DATASET EXCERPT.
%%

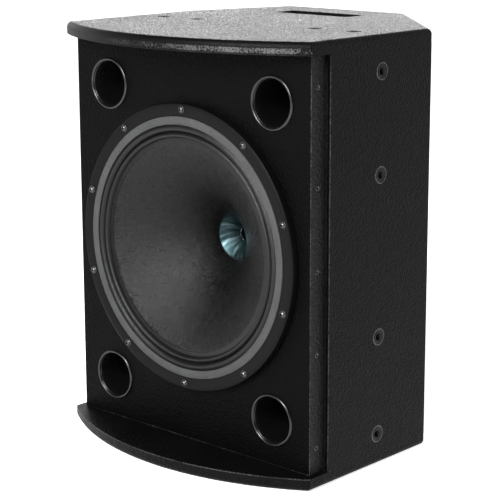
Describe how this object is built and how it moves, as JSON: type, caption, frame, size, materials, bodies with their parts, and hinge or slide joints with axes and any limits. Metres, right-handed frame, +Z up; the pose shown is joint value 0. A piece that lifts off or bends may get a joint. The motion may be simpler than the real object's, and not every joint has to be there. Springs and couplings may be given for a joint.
{
  "type": "loudspeaker cabinet",
  "caption": "Black trapezoidal plywood loudspeaker cabinet with a large coaxial driver, corner ports, a hand recess and threaded rigging points.",
  "frame": {"origin": "centre of the bounding box, on the underside of the bottom panel", "axes": "+Z up, the baffle faces -Y, +X to the right when facing the baffle"},
  "size_m": [0.466, 0.498, 0.6],
  "materials": {
    "painted_ply": "black textured water-based paint on birch plywood",
    "bare_ply": "unfinished birch",
    "moulded_plastic": "black moulded plastic, fine texture",
    "cast_frame": "black powder coat on cast aluminium",
    "gasket_foam": "grey gasket",
    "surround_cloth": "doped corrugated cloth",
    "cone_paper": "dark fibrous paper pulp",
    "coil_former_film": "amber film",
    "copper": "enamelled wire",
    "guide_metal": "polished, blue-green cast",
    "plated_steel": "zinc plated",
    "ferrite": "sintered ferrite",
    "black_screws": "black zinc",
    "terminal_plastic": "red moulded plastic",
    "board_laminate": "glass laminate",
    "capacitor_film": "yellow film wrap",
    "resistor_ceramic": "white ceramic",
    "pressed_dish": "black powder coat",
    "brass_inserts": "turned brass",
    "lining_wool": "grey polyester wadding",
    "cable_sheath": "black flexible sheath"
  },
  "bodies": {
    "cabinet": {"top_panel": "painted_ply", "bottom_panel": "painted_ply", "left_side_panel": "painted_ply", "right_side_panel": "painted_ply", "left_rear_panel": "painted_ply", "right_rear_panel": "painted_ply", "back_panel": "painted_ply", "front_baffle": "painted_ply", "baffle_battens": "bare_ply", "handle_cup": "moulded_plastic", "port_top_left": "moulded_plastic", "port_top_right": "moulded_plastic", "port_bottom_left": "moulded_plastic", "port_bottom_right": "moulded_plastic", "driver_frame": "cast_frame", "driver_basket": "cast_frame", "front_gasket": "gasket_foam", "surround": "surround_cloth", "spider": "surround_cloth", "waveguide": "guide_metal", "front_plate": "plated_steel", "ferrite_magnet": "ferrite", "pole_piece": "plated_steel", "hf_body": "plated_steel", "hf_phase_plug": "guide_metal", "hf_suspension": "surround_cloth", "hf_rear_cover": "moulded_plastic", "driver_screws": "black_screws", "driver_terminals": "terminal_plastic", "crossover_board": "board_laminate", "board_standoffs": "moulded_plastic", "crossover_inductors": "copper", "crossover_capacitors": "capacitor_film", "crossover_resistors": "resistor_ceramic", "input_dish": "pressed_dish", "input_sockets": "moulded_plastic", "socket_cores": "moulded_plastic", "mode_switch_body": "moulded_plastic", "dish_screws": "black_screws", "left_rigging_inserts": "plated_steel", "right_rigging_inserts": "plated_steel", "top_rigging_inserts": "plated_steel", "grille_inserts": "brass_inserts", "pole_socket": "moulded_plastic", "pole_socket_screws": "black_screws", "acoustic_lining": "lining_wool", "input_cable": "cable_sheath", "driver_cable": "cable_sheath"},
    "cone_assembly": {"cone": "cone_paper", "coil_former": "coil_former_film", "coil_winding": "copper"},
    "tweeter_dome": {"hf_diaphragm": "guide_metal", "hf_coil": "copper"},
    "mode_knob": {"mode_switch_knob": "moulded_plastic"}
  },
  "joints": [
    {"name": "cone_travel", "type": "slide", "parent": "cabinet", "child": "cone_assembly", "axis": [0, -1, 0], "range_m": [-0.006, 0.006], "stiffness_N_per_m": 6000, "deforming": ["surround", "spider"]},
    {"name": "tweeter_travel", "type": "slide", "parent": "cabinet", "child": "tweeter_dome", "axis": [0, -1, 0], "range_m": [-0.0003, 0.0003], "stiffness_N_per_m": 4000, "deforming": ["hf_suspension"]},
    {"name": "mode_knob_turn", "type": "hinge", "parent": "cabinet", "child": "mode_knob", "pos_m": [-0.03, 0.217, 0.33], "axis": [0, 1, 0], "range_deg": [0, 60]}
  ]
}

%%

STATED EXERCISE.
Return the lines above exactly, keeping every word.

WRITTEN RESPONSE.
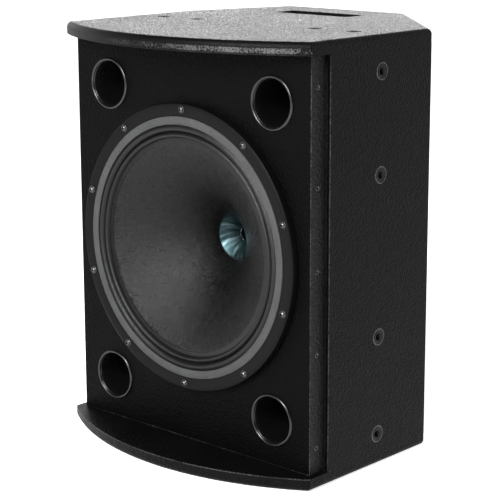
Describe how this object is built and how it moves, as JSON: type, caption, frame, size, materials, bodies with their parts, and hinge or slide joints with axes and any limits. Metres, right-handed frame, +Z up; the pose shown is joint value 0. A piece that lifts off or bends may get a joint. The motion may be simpler than the real object's, and not every joint has to be there. Springs and couplings may be given for a joint.
{
  "type": "loudspeaker cabinet",
  "caption": "Black trapezoidal plywood loudspeaker cabinet with a large coaxial driver, corner ports, a hand recess and threaded rigging points.",
  "frame": {"origin": "centre of the bounding box, on the underside of the bottom panel", "axes": "+Z up, the baffle faces -Y, +X to the right when facing the baffle"},
  "size_m": [0.466, 0.498, 0.6],
  "materials": {
    "painted_ply": "black textured water-based paint on birch plywood",
    "bare_ply": "unfinished birch",
    "moulded_plastic": "black moulded plastic, fine texture",
    "cast_frame": "black powder coat on cast aluminium",
    "gasket_foam": "grey gasket",
    "surround_cloth": "doped corrugated cloth",
    "cone_paper": "dark fibrous paper pulp",
    "coil_former_film": "amber film",
    "copper": "enamelled wire",
    "guide_metal": "polished, blue-green cast",
    "plated_steel": "zinc plated",
    "ferrite": "sintered ferrite",
    "black_screws": "black zinc",
    "terminal_plastic": "red moulded plastic",
    "board_laminate": "glass laminate",
    "capacitor_film": "yellow film wrap",
    "resistor_ceramic": "white ceramic",
    "pressed_dish": "black powder coat",
    "brass_inserts": "turned brass",
    "lining_wool": "grey polyester wadding",
    "cable_sheath": "black flexible sheath"
  },
  "bodies": {
    "cabinet": {"top_panel": "painted_ply", "bottom_panel": "painted_ply", "left_side_panel": "painted_ply", "right_side_panel": "painted_ply", "left_rear_panel": "painted_ply", "right_rear_panel": "painted_ply", "back_panel": "painted_ply", "front_baffle": "painted_ply", "baffle_battens": "bare_ply", "handle_cup": "moulded_plastic", "port_top_left": "moulded_plastic", "port_top_right": "moulded_plastic", "port_bottom_left": "moulded_plastic", "port_bottom_right": "moulded_plastic", "driver_frame": "cast_frame", "driver_basket": "cast_frame", "front_gasket": "gasket_foam", "surround": "surround_cloth", "spider": "surround_cloth", "waveguide": "guide_metal", "front_plate": "plated_steel", "ferrite_magnet": "ferrite", "pole_piece": "plated_steel", "hf_body": "plated_steel", "hf_phase_plug": "guide_metal", "hf_suspension": "surround_cloth", "hf_rear_cover": "moulded_plastic", "driver_screws": "black_screws", "driver_terminals": "terminal_plastic", "crossover_board": "board_laminate", "board_standoffs": "moulded_plastic", "crossover_inductors": "copper", "crossover_capacitors": "capacitor_film", "crossover_resistors": "resistor_ceramic", "input_dish": "pressed_dish", "input_sockets": "moulded_plastic", "socket_cores": "moulded_plastic", "mode_switch_body": "moulded_plastic", "dish_screws": "black_screws", "left_rigging_inserts": "plated_steel", "right_rigging_inserts": "plated_steel", "top_rigging_inserts": "plated_steel", "grille_inserts": "brass_inserts", "pole_socket": "moulded_plastic", "pole_socket_screws": "black_screws", "acoustic_lining": "lining_wool", "input_cable": "cable_sheath", "driver_cable": "cable_sheath"},
    "cone_assembly": {"cone": "cone_paper", "coil_former": "coil_former_film", "coil_winding": "copper"},
    "tweeter_dome": {"hf_diaphragm": "guide_metal", "hf_coil": "copper"},
    "mode_knob": {"mode_switch_knob": "moulded_plastic"}
  },
  "joints": [
    {"name": "cone_travel", "type": "slide", "parent": "cabinet", "child": "cone_assembly", "axis": [0, -1, 0], "range_m": [-0.006, 0.006], "stiffness_N_per_m": 6000, "deforming": ["surround", "spider"]},
    {"name": "tweeter_travel", "type": "slide", "parent": "cabinet", "child": "tweeter_dome", "axis": [0, -1, 0], "range_m": [-0.0003, 0.0003], "stiffness_N_per_m": 4000, "deforming": ["hf_suspension"]},
    {"name": "mode_knob_turn", "type": "hinge", "parent": "cabinet", "child": "mode_knob", "pos_m": [-0.03, 0.217, 0.33], "axis": [0, 1, 0], "range_deg": [0, 60]}
  ]
}